When CIO Bipin Jayaraj joined Make-A-Wish America, the organization was just beginning an infrastructure consolidation project. "We thought of the project in 2016, I joined in 2017," Jayaraj said. "I accelerated it, finished up in 2019."
A disparate system of dozens of IT stacks meant that the wish-granting system wasn't as efficient as it could've been. By consolidating and modernizing, Make-A-Wish could eliminate some of the hurdles that prevented the organization from granting as many wishes to children between the ages of two-and-a-half and 18 with critical illnesses as possible.
The Make-A-Wish Foundation operates on a federated model as 59 chapters, plus its headquarters, distributed across the country. Puzzling together an IT model that works across offices means grappling with 60 different databases, CRM models, financials, security postures and more, according to Jayaraj.
Jayaraj's goal in centralizing the tech stack was to help the rest of the organization "leave all the operation minutia to me and you guys go do what you guys do best which is granting wishes."

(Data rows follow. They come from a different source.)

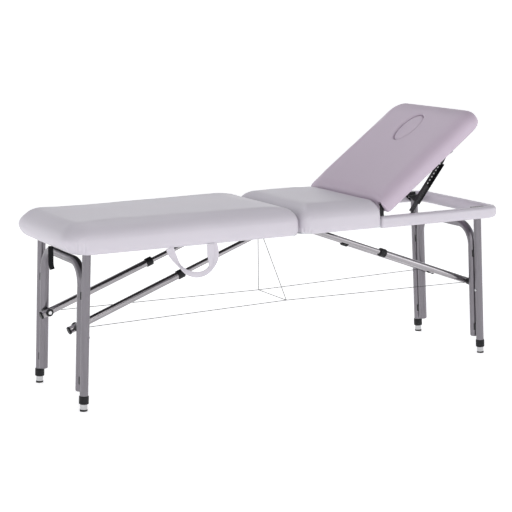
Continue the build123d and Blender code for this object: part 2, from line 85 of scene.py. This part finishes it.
# ---------------------------------------------------------------- camera, light and floor
def make_camera():
    """The photograph's own viewpoint: a long lens from the foot end, on the near side."""
    yaw, pitch, roll = 0.50757, 0.18345, -0.00377
    level = math.cos(pitch)
    ahead = Vector((math.sin(yaw) * level, math.cos(yaw) * level, -math.sin(pitch)))
    right = Vector((math.cos(yaw), -math.sin(yaw), 0))
    up = right.cross(ahead)
    across = math.cos(roll) * right + math.sin(roll) * up
    above = -math.sin(roll) * right + math.cos(roll) * up
    data = bpy.data.cameras.new("camera")
    data.sensor_width = 36
    data.lens = 106.81
    data.shift_x = -0.0725
    data.shift_y = 0.0112
    data.clip_end = 200
    camera = bpy.data.objects.new("camera", data)
    bpy.context.collection.objects.link(camera)
    turn = Matrix((across, above, -ahead)).transposed().to_4x4()
    turn.translation = (-2.8665, -5.3714, 1.5692)
    camera.matrix_world = turn
    bpy.context.scene.camera = camera


def area_light(name, place, target, size, power, colour=(1, 1, 1)):
    data = bpy.data.lights.new(name, "AREA")
    data.size = size
    data.energy = power
    data.color = colour
    light = bpy.data.objects.new(name, data)
    light.location = place
    light.rotation_euler = (Vector(target) - Vector(place)).to_track_quat("-Z", "Y").to_euler()
    bpy.context.collection.objects.link(light)


def make_studio():
    """Soft light from three sides, on a floor and a backdrop that are lit to white."""
    world = bpy.data.worlds.new("studio")
    world.use_nodes = True
    background = world.node_tree.nodes["Background"]
    background.inputs["Color"].default_value = (0.97, 0.98, 1.0, 1)
    background.inputs["Strength"].default_value = 0.40
    bpy.context.scene.world = world
    bpy.context.scene.view_settings.view_transform = "Standard"
    area_light("key", (-1.6, -4.6, 3.3), (0, 0, 0.6), 2.4, 44, (1.0, 0.985, 0.97))
    area_light("fill", (3.6, -3.4, 1.8), (0.4, 0, 0.5), 2.6, 20)
    area_light("back", (0.2, 2.2, 3.6), (0, 0, 0.6), 2.5, 22, (0.97, 0.98, 1.0))
    paint = shaded("floor_paint", (0.93, 0.93, 0.935), 0.8, vary=(0.6, 0.01))
    glow = paint.node_tree.nodes["Principled BSDF"].inputs
    glow["Emission Color"].default_value = (1, 1, 1, 1)
    glow["Emission Strength"].default_value = 0.55
    bpy.ops.mesh.primitive_plane_add(size=120, location=(0, 0, 0))
    floor = bpy.context.object
    bpy.ops.mesh.primitive_cylinder_add(vertices=96, radius=56, depth=20, end_fill_type="NOTHING",
                                        location=(0, 0, 9.9))
    backdrop = bpy.context.object
    for name, surface in (("floor", floor), ("backdrop", backdrop)):
        surface.name = name
        surface.data.materials.append(paint)


# ---------------------------------------------------------------- materials
def srgb(r, g, b):
    """Linear colour from 0..255 display values."""
    return tuple((c / 255) ** 2.2 for c in (r, g, b))


def shaded(name, colour, roughness, metallic=0.0, vary=None, grain=None, cells=None, brushed=None,
           coat=0.0, specular=0.5):
    """A node material: colour variation, roughness variation and one or two bump layers.

    vary is (scale, amount); grain and cells are (scale, strength, depth); brushed is a stretch.
    """
    mat = bpy.data.materials.new(name)
    mat.use_nodes = True
    mat.diffuse_color = (*colour, 1)
    tree = mat.node_tree
    new, link = tree.nodes.new, tree.links.new
    bsdf = tree.nodes["Principled BSDF"]
    bsdf.inputs["Base Color"].default_value = (*colour, 1)
    bsdf.inputs["Metallic"].default_value = metallic
    bsdf.inputs["Roughness"].default_value = roughness
    bsdf.inputs["Coat Weight"].default_value = coat
    bsdf.inputs["Coat Roughness"].default_value = 0.25
    bsdf.inputs["Specular IOR Level"].default_value = specular
    where = new("ShaderNodeTexCoord").outputs["Object"]
    if brushed:
        mapping = new("ShaderNodeMapping")
        mapping.inputs["Scale"].default_value = brushed
        link(where, mapping.inputs["Vector"])
        where = mapping.outputs["Vector"]
    if vary:
        clouds = new("ShaderNodeTexNoise")
        clouds.inputs["Scale"].default_value = vary[0]
        clouds.inputs["Detail"].default_value = 5
        link(where, clouds.inputs["Vector"])
        ramp = new("ShaderNodeValToRGB")
        low, high = 1 - vary[1], 1 + vary[1]
        ramp.color_ramp.elements[0].position = 0.3
        ramp.color_ramp.elements[1].position = 0.7
        ramp.color_ramp.elements[0].color = (*[c * low for c in colour], 1)
        ramp.color_ramp.elements[1].color = (*[min(c * high, 1) for c in colour], 1)
        link(clouds.outputs["Fac"], ramp.inputs["Fac"])
        link(ramp.outputs["Color"], bsdf.inputs["Base Color"])
        rough = new("ShaderNodeMapRange")
        rough.inputs["To Min"].default_value = max(roughness - 0.06, 0.03)
        rough.inputs["To Max"].default_value = min(roughness + 0.08, 1)
        link(clouds.outputs["Fac"], rough.inputs["Value"])
        link(rough.outputs["Result"], bsdf.inputs["Roughness"])
    normal = None
    for kind, layer in (("noise", grain), ("cells", cells)):
        if not layer:
            continue
        scale, strength, depth = layer
        texture = new("ShaderNodeTexNoise" if kind == "noise" else "ShaderNodeTexVoronoi")
        texture.inputs["Scale"].default_value = scale
        link(where, texture.inputs["Vector"])
        bump = new("ShaderNodeBump")
        bump.inputs["Strength"].default_value = strength
        bump.inputs["Distance"].default_value = depth
        height = texture.outputs["Fac"] if kind == "noise" else texture.outputs["Distance"]
        link(height, bump.inputs["Height"])
        if normal:
            link(normal, bump.inputs["Normal"])
        normal = bump.outputs["Normal"]
    if normal:
        link(normal, bsdf.inputs["Normal"])
    return mat


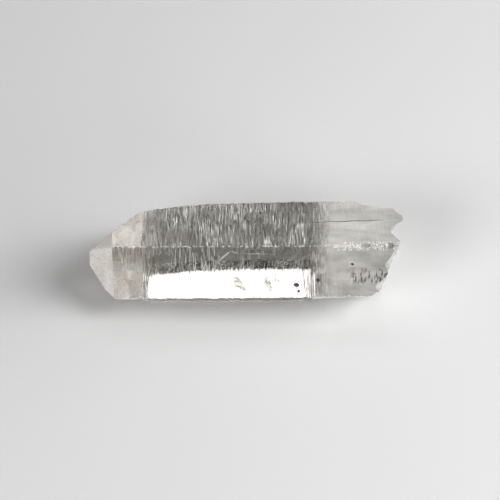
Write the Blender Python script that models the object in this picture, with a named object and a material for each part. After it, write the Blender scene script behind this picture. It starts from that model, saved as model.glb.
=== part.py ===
"""Lemurian quartz point: one natural rock-crystal point, lying on a prism face.

The crystal's c axis runs along X, the point is at -X and the broken root at +X.
Its six prism faces stand at 60 degrees to each other and carry growth ledges
that run straight across them, like the rungs of a ladder.  Rhombohedral faces,
all 38.2 degrees from the axis, make a chisel-shaped point, and the very tip is
worn off.  The root is a rough fracture with chips along its edges.

Metres, +Z up.  The origin is at the bottom centre of the crystal's box.
"""

import math
import random

import bmesh
import bpy
from mathutils import Vector, noise

MM = 0.001

# Driving dimensions, in metres
LENGTH = 80.2 * MM               # point to the furthest that the broken root could reach
AXIS_HEIGHT = 9.8 * MM           # c axis above the face the crystal lies on
RHOMB_SLOPE = math.radians(38.2)  # angle of every termination face to the c axis

# Prism faces: direction of the outward normal about the c axis (0 is +Y, 90 is +Z),
# distance from the axis at the shoulder and at the root, and how early along the
# crystal the change between the two happens (near 0 is evenly, above 0 is nearer the
# point, below 0 is nearer the root).
PRISM_FACES = (
    # azimuth, at shoulder, at root, earliness
    (30.0, 6.4 * MM, 11.6 * MM, 6.6),      # back upper
    (90.0, 9.8 * MM, 12.6 * MM, 0.1),      # top
    (150.0, 10.5 * MM, 13.3 * MM, 0.1),    # front upper
    (210.0, 13.2 * MM, 12.5 * MM, -4.0),   # front lower
    (270.0, 9.8 * MM, 9.8 * MM, 0.1),      # bottom, the face it lies on
    (330.0, 7.0 * MM, 12.8 * MM, 6.0),     # back lower
)
BOTTOM_FACE = 4
BOTTOM_LEVEL_FROM = 14.6 * MM    # nearer the point the bottom face rises
BOTTOM_RISE = 0.39

# Termination faces: azimuth, and where each one's plane meets the c axis,
# measured along X from the point.
RHOMB_FACES = (
    (30.0, 1.65 * MM),
    (90.0, -6.4 * MM),
    (150.0, -7.1 * MM),
    (210.0, -9.7 * MM),
    (270.0, 1.8 * MM),
    (330.0, 1.9 * MM),
)
WORN_TIP = 0.15 * MM             # the very tip is worn off flat at this x

# Growth ledges across the prism faces
SHOULDER = 5.0 * MM              # where the ladder of ledges begins, from the point
SOFT_UNTIL = 14.6 * MM           # nearer the point the ledges are lower
SMOOTH_FROM = 60.0 * MM          # nearer the root they fade out
LEDGE_SPACING = (0.45 * MM, 1.25 * MM)
LEDGE_RELIEF = 0.10 * MM         # how far a single ledge stands in or out
SOFT_SHARE = 0.4                 # share of that relief near the point
SMOOTH_SHARE = 0.12              # and near the root
LEDGE_SLOPE = math.tan(math.radians(50.0))
LEDGE_SEED = 7

# Broken root: a leaning, uneven surface with shell-shaped scoops
ROOT_CELL = 1.3 * MM
ROOT_LEAN_FRONT = 0.62           # how fast the break runs back towards the front edge
ROOT_LEAN_DOWN = 0.22
FRONT_LEAN_FROM = 5.5 * MM       # the lean to the front starts this far from the axis
ROOT_ROUGHNESS = 0.55 * MM
ROOT_SCOOPS = (
    # y and z from the axis, radius, depth; a depth below 0 is a lump
    (-3.3 * MM, 12.0 * MM, 3.3 * MM, 3.0 * MM),
    (-0.6 * MM, 8.5 * MM, 3.6 * MM, 1.9 * MM),
    (5.4 * MM, 12.5 * MM, 3.8 * MM, 2.8 * MM),
    (4.0 * MM, 2.0 * MM, 7.0 * MM, 2.6 * MM),
    (-7.5 * MM, 4.0 * MM, 3.2 * MM, 1.5 * MM),
    (8.0 * MM, -5.0 * MM, 5.0 * MM, 1.8 * MM),
    (-12.3 * MM, 5.4 * MM, 2.8 * MM, -1.5 * MM),
    (-14.8 * MM, 1.3 * MM, 1.8 * MM, -1.0 * MM),
)

# Chips, each an ellipsoid bitten out of the surface.  Its centre lies at x from the
# point, out from the axis along an azimuth, and aside from that line; its radii are
# along the crystal, outwards and sideways.
CHIPS = {
    # name: (x, azimuth, out, aside), (along, outwards, sideways)
    "chip_underside": ((70.5 * MM, 210.0, 14.4 * MM, 3.6 * MM), (15.6 * MM, 4.6 * MM, 10.6 * MM)),
    "chip_back": ((77.6 * MM, 30.0, 12.9 * MM, 2.0 * MM), (12.0 * MM, 4.1 * MM, 11.0 * MM)),
    "chip_ridge": ((70.2 * MM, 122.0, 14.9 * MM, 0.0), (1.7 * MM, 0.8 * MM, 1.0 * MM)),
    "chip_ridge_near_root": ((76.4 * MM, 122.0, 15.1 * MM, 0.0), (1.2 * MM, 0.9 * MM, 1.3 * MM)),
    "chip_front_edge": ((75.6 * MM, 178.0, 16.2 * MM, 0.0), (2.9 * MM, 1.6 * MM, 2.6 * MM)),
    "pit_front": ((52.9 * MM, 150.0, 12.5 * MM, 4.4 * MM), (0.8 * MM, 0.5 * MM, 0.6 * MM)),
}
CHIP_WOBBLE = 0.06               # how uneven a chip is, as a share of its radii


def clear_scene():
    for item in list(bpy.data.objects):
        bpy.data.objects.remove(item, do_unlink=True)


def collection(name):
    group = bpy.data.collections.new(name)
    bpy.context.scene.collection.children.link(group)
    return group


def quartz_material():
    material = bpy.data.materials.new("quartz")
    material.use_nodes = True
    shader = material.node_tree.nodes["Principled BSDF"]
    shader.inputs["Base Color"].default_value = (0.88, 0.87, 0.85, 1.0)
    shader.inputs["Roughness"].default_value = 0.08
    shader.inputs["Metallic"].default_value = 0.0
    shader.inputs["Transmission Weight"].default_value = 1.0
    shader.inputs["IOR"].default_value = 1.544
    return material


def radial(azimuth):
    """Unit vector across the c axis; azimuth 0 is +Y and 90 is +Z."""
    angle = math.radians(azimuth)
    return Vector((0.0, math.cos(angle), math.sin(angle)))


def ledge_stations(rng):
    """Where the ledges lie along the crystal."""
    stations = []
    x = SHOULDER
    while x < LENGTH:
        stations.append(x)
        x += rng.uniform(*LEDGE_SPACING)
    return stations


def widening(along, earliness):
    """Share of the change done, from 0 at the shoulder to 1 at the root."""
    return (1.0 - math.exp(-earliness * along)) / (1.0 - math.exp(-earliness))


def ledge_share(x):
    """Share of the full ledge relief that the ledges have at x."""
    if x < SOFT_UNTIL:
        return SOFT_SHARE
    if x > SMOOTH_FROM:
        return SMOOTH_SHARE
    return 1.0


def with_bottom(distances, x):
    """The distances with a bottom face that is level, but rises towards the point."""
    changed = list(distances)
    changed[BOTTOM_FACE] -= BOTTOM_RISE * max(0.0, BOTTOM_LEVEL_FROM - x)
    return changed


def prism_sections():
    """Face distances from the axis at both sides of every ledge, as (x, distances)."""
    rng = random.Random(LEDGE_SEED)
    start = [face[1] for face in PRISM_FACES]
    sections = [(-2.0 * MM, start)]
    before = start
    for x in ledge_stations(rng):
        along = (x - SHOULDER) / (LENGTH - SHOULDER)
        after = []
        for azimuth, near_tip, near_root, earliness in PRISM_FACES:
            relief = rng.uniform(-1.0, 1.0) * LEDGE_RELIEF * ledge_share(x)
            after.append(near_tip + (near_root - near_tip) * widening(along, earliness) + relief)
        after[BOTTOM_FACE] = before[BOTTOM_FACE]
        highest = max(abs(new - old) for new, old in zip(after, before))
        sections.append((x, before))
        sections.append((x + highest / LEDGE_SLOPE, after))
        before = after
    sections.append((LENGTH + 4.0 * MM, before))
    return [(x, with_bottom(distances, x)) for x, distances in sections]


def section_ring(x, distances):
    """The six corners of the prism at x, each where two neighbouring faces meet."""
    ring = []
    count = len(PRISM_FACES)
    for index in range(count):
        first = radial(PRISM_FACES[index][0])
        second = radial(PRISM_FACES[(index + 1) % count][0])
        near = distances[index]
        far = distances[(index + 1) % count]
        spread = first.y * second.z - first.z * second.y
        y = (near * second.z - far * first.z) / spread
        z = (far * first.y - near * second.y) / spread
        ring.append(Vector((x, y, z + AXIS_HEIGHT)))
    return ring


def loft(sections):
    """A closed prism through all the sections."""
    mesh = bmesh.new()
    rings = []
    for x, distances in sections:
        rings.append([mesh.verts.new(corner) for corner in section_ring(x, distances)])
    for lower, upper in zip(rings, rings[1:]):
        for index in range(len(lower)):
            after = (index + 1) % len(lower)
            mesh.faces.new((lower[index], lower[after], upper[after], upper[index]))
    mesh.faces.new(rings[0])
    mesh.faces.new(list(reversed(rings[-1])))
    bmesh.ops.recalc_face_normals(mesh, faces=mesh.faces)
    return mesh


def slice_off(mesh, meets_axis, normal):
    """Remove what lies outside a plane through the c axis, and close the cut."""
    result = bmesh.ops.bisect_plane(
        mesh,
        geom=list(mesh.verts) + list(mesh.edges) + list(mesh.faces),
        dist=1e-7,
        plane_co=Vector((meets_axis, 0.0, AXIS_HEIGHT)),
        plane_no=normal,
        clear_outer=True,
    )
    rim = [item for item in result["geom_cut"] if isinstance(item, bmesh.types.BMEdge)]
    bmesh.ops.contextual_create(mesh, geom=rim)


def cut_termination(mesh):
    """Slice off everything outside each rhombohedral face, then the worn tip."""
    towards_tip = Vector((-1.0, 0.0, 0.0))
    for azimuth, meets_axis in RHOMB_FACES:
        normal = radial(azimuth) * math.cos(RHOMB_SLOPE) + towards_tip * math.sin(RHOMB_SLOPE)
        slice_off(mesh, meets_axis, normal)
    slice_off(mesh, WORN_TIP, towards_tip)
    bmesh.ops.recalc_face_normals(mesh, faces=mesh.faces)


def root_depth(y, z):
    """How far the break stands behind LENGTH at a point (y, z) from the axis."""
    towards_front = max(0.0, -y - FRONT_LEAN_FROM)
    depth = ROOT_LEAN_FRONT * towards_front + ROOT_LEAN_DOWN * max(0.0, 12.0 * MM - z)
    for scoop_y, scoop_z, radius, scoop_depth in ROOT_SCOOPS:
        ratio = math.hypot(y - scoop_y, z - scoop_z) / radius
        if ratio < 1.0:
            depth += scoop_depth * (1.0 - ratio * ratio)
    spot = Vector((y, z, 0.0)) / (3.0 * MM)
    return depth + ROOT_ROUGHNESS * (noise.noise(spot) + 0.4)


def root_cutter(group):
    """A block whose near side is the shape of the break."""
    mesh = bmesh.new()
    half = 20.0 * MM
    cells = round(2.0 * half / ROOT_CELL)
    bmesh.ops.create_grid(mesh, x_segments=cells, y_segments=cells, size=half)
    for vertex in mesh.verts:
        y = vertex.co.x
        z = vertex.co.y
        vertex.co = Vector((LENGTH - root_depth(y, z), y, z + AXIS_HEIGHT))
    grown = bmesh.ops.extrude_face_region(mesh, geom=list(mesh.faces))
    far_side = [item for item in grown["geom"] if isinstance(item, bmesh.types.BMVert)]
    for vertex in far_side:
        vertex.co.x = LENGTH + 10.0 * MM
    bmesh.ops.recalc_face_normals(mesh, faces=mesh.faces)
    return add_object("root_break", mesh, group)


def chip_cutter(name, place, radii, group):
    """An ellipsoid that leaves a shell-shaped chip."""
    x, azimuth, out, aside = place
    outwards = radial(azimuth)
    sideways = radial(azimuth + 90.0)
    centre = Vector((x, 0.0, AXIS_HEIGHT)) + outwards * out + sideways * aside
    mesh = bmesh.new()
    bmesh.ops.create_icosphere(mesh, subdivisions=3, radius=1.0)
    for vertex in mesh.verts:
        spot = vertex.co * (1.0 + CHIP_WOBBLE * noise.noise(vertex.co * 2.0))
        offset = Vector((spot.x * radii[0], 0.0, 0.0))
        vertex.co = centre + offset + outwards * (spot.y * radii[1]) + sideways * (spot.z * radii[2])
    return add_object(name, mesh, group)


def add_object(name, mesh, group):
    data = bpy.data.meshes.new(name)
    mesh.to_mesh(data)
    mesh.free()
    item = bpy.data.objects.new(name, data)
    group.objects.link(item)
    return item


def subtract(body, cutter):
    cutter.hide_render = True
    cutter.display_type = "WIRE"
    modifier = body.modifiers.new(cutter.name, "BOOLEAN")
    modifier.operation = "DIFFERENCE"
    modifier.solver = "MANIFOLD"
    modifier.object = cutter


def centre_on_origin(body, cutters):
    """Move the crystal and its cutters so the box stands centred on the origin."""
    bpy.context.view_layer.update()
    shape = body.evaluated_get(bpy.context.evaluated_depsgraph_get()).to_mesh()
    xs = [vertex.co.x for vertex in shape.vertices]
    ys = [vertex.co.y for vertex in shape.vertices]
    zs = [vertex.co.z for vertex in shape.vertices]
    shift = Vector((-(min(xs) + max(xs)) / 2.0, -(min(ys) + max(ys)) / 2.0, -min(zs)))
    for item in [body] + cutters:
        item.location = shift


def build():
    clear_scene()
    crystal_group = collection("lemurian_quartz_point")
    cutter_group = collection("cutters")
    mesh = loft(prism_sections())
    cut_termination(mesh)
    crystal = add_object("quartz_point", mesh, crystal_group)
    crystal.data.materials.append(quartz_material())
    cutters = [root_cutter(cutter_group)]
    for name, (place, radii) in CHIPS.items():
        cutters.append(chip_cutter(name, place, radii, cutter_group))
    for cutter in cutters:
        subtract(crystal, cutter)
    centre_on_origin(crystal, cutters)


build()
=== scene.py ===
"""The looks of a lemurian quartz point: a clear, finely ridged crystal on a pale floor.

The crystal is built again from the CAD model's dimensions, with finer forms: striae, worn
edges, hackle, pits, fissures, and cracks inside. While it is built, x runs from the point to
the broken root and azimuths turn about the c axis: 0 is +Y and 90 is +Z. Metres, +Z up.
"""

import math
import random
from collections import namedtuple

import bmesh
import bpy
from mathutils import Matrix, Vector, noise


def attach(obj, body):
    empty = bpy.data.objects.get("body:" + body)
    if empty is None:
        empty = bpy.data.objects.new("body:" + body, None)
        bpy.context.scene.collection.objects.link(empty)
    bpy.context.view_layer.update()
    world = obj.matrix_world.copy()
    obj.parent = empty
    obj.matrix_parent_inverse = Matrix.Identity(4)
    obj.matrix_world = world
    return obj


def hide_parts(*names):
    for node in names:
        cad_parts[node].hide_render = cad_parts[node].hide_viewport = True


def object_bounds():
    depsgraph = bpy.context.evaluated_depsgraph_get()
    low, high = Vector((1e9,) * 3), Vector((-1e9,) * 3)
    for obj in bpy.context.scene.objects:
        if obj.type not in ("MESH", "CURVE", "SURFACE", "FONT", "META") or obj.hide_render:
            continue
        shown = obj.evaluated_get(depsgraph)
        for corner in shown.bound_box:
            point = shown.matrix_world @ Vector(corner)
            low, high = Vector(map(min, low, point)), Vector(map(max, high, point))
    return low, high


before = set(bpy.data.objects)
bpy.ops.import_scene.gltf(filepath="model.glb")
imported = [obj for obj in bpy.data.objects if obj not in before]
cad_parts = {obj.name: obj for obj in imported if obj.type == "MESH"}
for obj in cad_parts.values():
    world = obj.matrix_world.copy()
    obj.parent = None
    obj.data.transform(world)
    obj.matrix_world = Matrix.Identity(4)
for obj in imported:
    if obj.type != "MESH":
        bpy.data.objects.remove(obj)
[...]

In other words, the IT department didn't want the tech to get in the way of granting wishes.
First up for Jayaraj was tackling infrastructure consolidation to get all the chapters onto one domain.
"What we had was one single model of Make-A-Wish," Jayaraj said. "From the moment the internet hit the wall at any chapter office, we had taken over from there on. Firewalls, local servers, cloud models — we had consolidated all of those."
Consolidating IT paved the way for future efforts by creating visibility across the enterprise. With the tech stack in place, streamlining data management came next, according to Jayaraj.
"What we did was just dump all the data from all these 60 chapters into our data warehouse," Jayaraj said. By adding a layer of analytics,the Make-A-Wish HQ gained a better understanding of what was going on throughout its entire organization.
The organization needed to merge all of the data to gain visibility in preparation for a move to the cloud, according to Jayaraj. It exposed possible entry points for attackers and helped sort donor information.
The shift from data centers to the cloud is becoming commonplace. Global enterprise spending on cloud computing surpassed spend on data centers significantly for the first time last year, according to data from Synergy Research Group.
"It's about starting early … and ensuring you have a central strategy that you're able to execute across all of your business units," said Justin Spelhaug, VP of Tech for Social Impact at Microsoft Philanthropies. "Now, in a large company that's hard ... even though you're one legal structure."
Centralized IT management creates agility, helping organizations to survive times of crisis such as the COVID-19 pandemic, according to Spelhaug.
The move to the cloud
Getting to the cloud is a process, and lifting and shifting the entire environment to the cloud at once wasn't feasible for Make-A-Wish. Small lifts based on business value defined the foundation's cloud strategy.
"It was about moving a data warehouse into the cloud, getting the feeds into that data warehouse, building a common data strategy in the cloud … taking piece by piece and moving other elements of their data strategy in the cloud based on that anchor point," Spelhaug said.
Microsoft supports Make-A-Wish's data warehouse and the organization uses Power BI for analytics, Jayaraj said. The nonprofit also uses Accenture as a system integrator and consolidated its financial systems under NetSuite.
The approach centered on problems or opportunities, such as gaining visibility into the wish pipeline or better understanding the donors, then building solutions that add immediate value, according to Spelhaug.
Selling cloud adoption based on its problem-solving capabilities has gotten easier for CIOs since the pandemic hit. Companies anticipate over half (54%) of enterprise workloads to be in the public cloud in the next 12 months, according to Flexera's 2021 State of the Cloud.
Of respondents answering questions about the COVID-19 pandemic, 90% said they expect cloud use to exceed plans because of the crisis.
Cloud supports the work-from-anywhere model as employees just needed an internet connection in order to access the applications, creating more flexibility for the organization, according to Jayaraj. Cloud also powers the foundation to grant wishes faster. The eligibility criteria is built into the system, rather than filling out additional paperwork, to make the process more efficient.
"Last year we completed a whole bunch of stuff which included moving all of our 60 financial systems into one single cloud instance," Jayaraj said. "By end of 2022, we will be getting out of all of our ... data center model into cloud solutions for all of our business needs."